Published by EH.NET (October 1998)

Steven A Sass, The Promise of Private Pensions: The First Hundred Year


Cambridge: Harvard University Press, 1997. ix + 332 pp. $39.95 (cloth),

ISBN: 0-674-94520-4;

Reviewed for EH.NET by Samuel H. Williamson, Department of Economics, Miami


The rise and fall of private pensions in the United States is very much a

twentieth-century story. Thus, publication of this book by Steve Sass is well

timed. It tells the story of how the institution takes off with the creation of

the Pennsylvania Railroad Pension in 1900, peaks in the postwar period, and

slides into decline in the last two decades. In chapter one,

Sass explains that during the first half of the 19th century most men worked in

handicrafts or farming, and support in old age was provided by their offspring

who had taken over the family

business or farm. The last third of that century saw manufacturing employment

increase at twice the rate of population growth, and these new workers needed

to find a different way to provide for their old age. This was also a period

when banks,

insurance companies and the stock and bond markets were developing many new

financial capital instruments for retirement saving. While there is some debate

on the adequacy of these new methods of “life-cycle”

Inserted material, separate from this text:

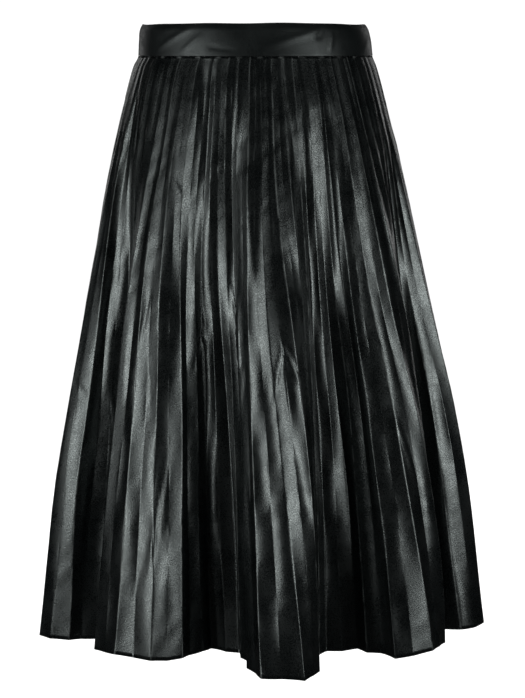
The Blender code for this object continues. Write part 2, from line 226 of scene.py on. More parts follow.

saving practices, it is clear that for many older workers “retirement was not

an option they could afford.”

This was also a period of widespread labor unrest, with violent strikes and the

rise of labor unions. As the nineteenth century ended, employers faced an aging

workforce with potentially diminished capacity. In response, some of the more

enlightened employers started providing a variety of benefits for their

workers–a response that has been called “welfare capitalism.”

The railroads were the nation’s first large business and the first to develop a

hierarchical labor structure. Sass lays out how the industry started the first

pensions, basing them on three different rationales:

career, welfare and efficiency. In 1874, the Grand Trunk, a Canadian line,

created a pension only for their management. The

plan required employees to join by age 37 and remain at work until at least age

55. The pension deferred part of their wages until retirement, thus “buying”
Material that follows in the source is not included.